Experimental study on pore structure and mechanical dehydration of coal gasification fine slag

• Published in: Energy sources. Part A, Recovery, utilization, and environmental effects Vol. 44; no. 2; pp. 3629 - 3640
• Main Authors: Yu, Wei, Wang, Xuebin, Liu, Lijun, Shi, Zhaochen, Wang, Lina, Rahman, ZIA Ur
• Format: Journal Article
• Language: English
• Published: Taylor & Francis 15.06.2022
• Subjects: Coal gasification; fine slag; high pressure mercury injection; low temperature nitrogen adsorption; plate and frame filter press; pore structure
• ISSN: 1556-7036; 1556-7230
• DOI: 10.1080/15567036.2022.2069177

Coal gasification fine slag is a kind of solid waste with high carbon content produced in the process of coal gasification.

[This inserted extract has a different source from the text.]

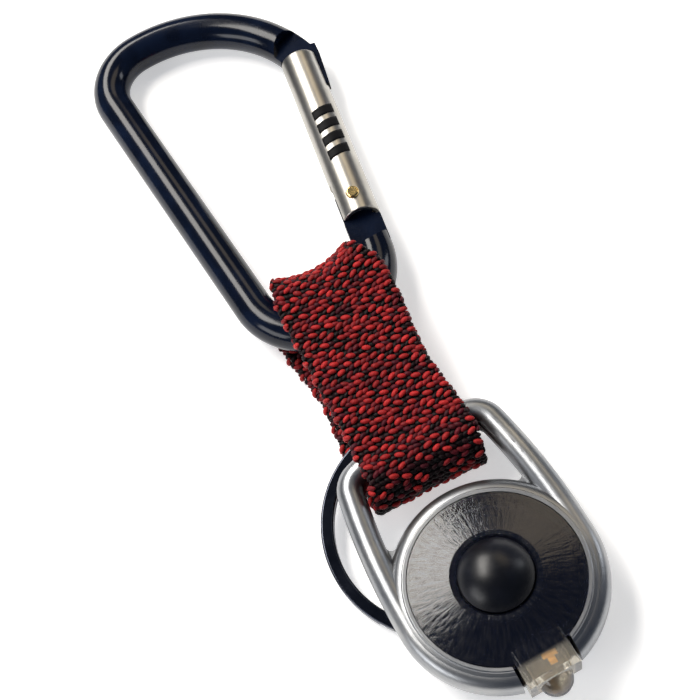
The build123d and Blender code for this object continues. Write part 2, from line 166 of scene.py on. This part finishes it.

There is an urgent need to analyze the various pore sizes and their characteristics, and then design a proper method for dewatering gasification fine slag. In this study the low-temperature adsorption analysis, high-pressure injection analysis (mercury porosimetry) as well as the two types of filter press are used to first analyze the gasification slag pore characteristics and then dewatering efficiency, respectively. Results show that the full pore size combined analysis method portray that the pore size increases rapidly between 100 ~ 2000 nm, which is significantly different and larger than the pore size at low-temperature nitrogen adsorption analysis (4.37 nm). As a result, the combined pore size method of high-pressure mercury injection and low-temperature nitrogen adsorption predicts more precise results. Micropores, transition pores, mesopores, and macropores account for 6.62%, 7.84%, 18.46%, and 67.08% of the total. A filter press with a diaphragm plate and frame is an efficient dewatering device for fine coal gasification slag. The final filter cake moisture is 50.87%, which is significantly lower than the vacuum belt filter with 69.22%. A new option for coal gasification fine slag dewatering equipment is the ultra high-pressure filter press; the moisture content of filter cake obtained is 44.70%, and the dewatering effect is outstanding. This study will help to better design the dehydration methods of the wet slags. Ultimately, it will help recycling the water, reducing the ash quantity as well as the cost of the ash landfill.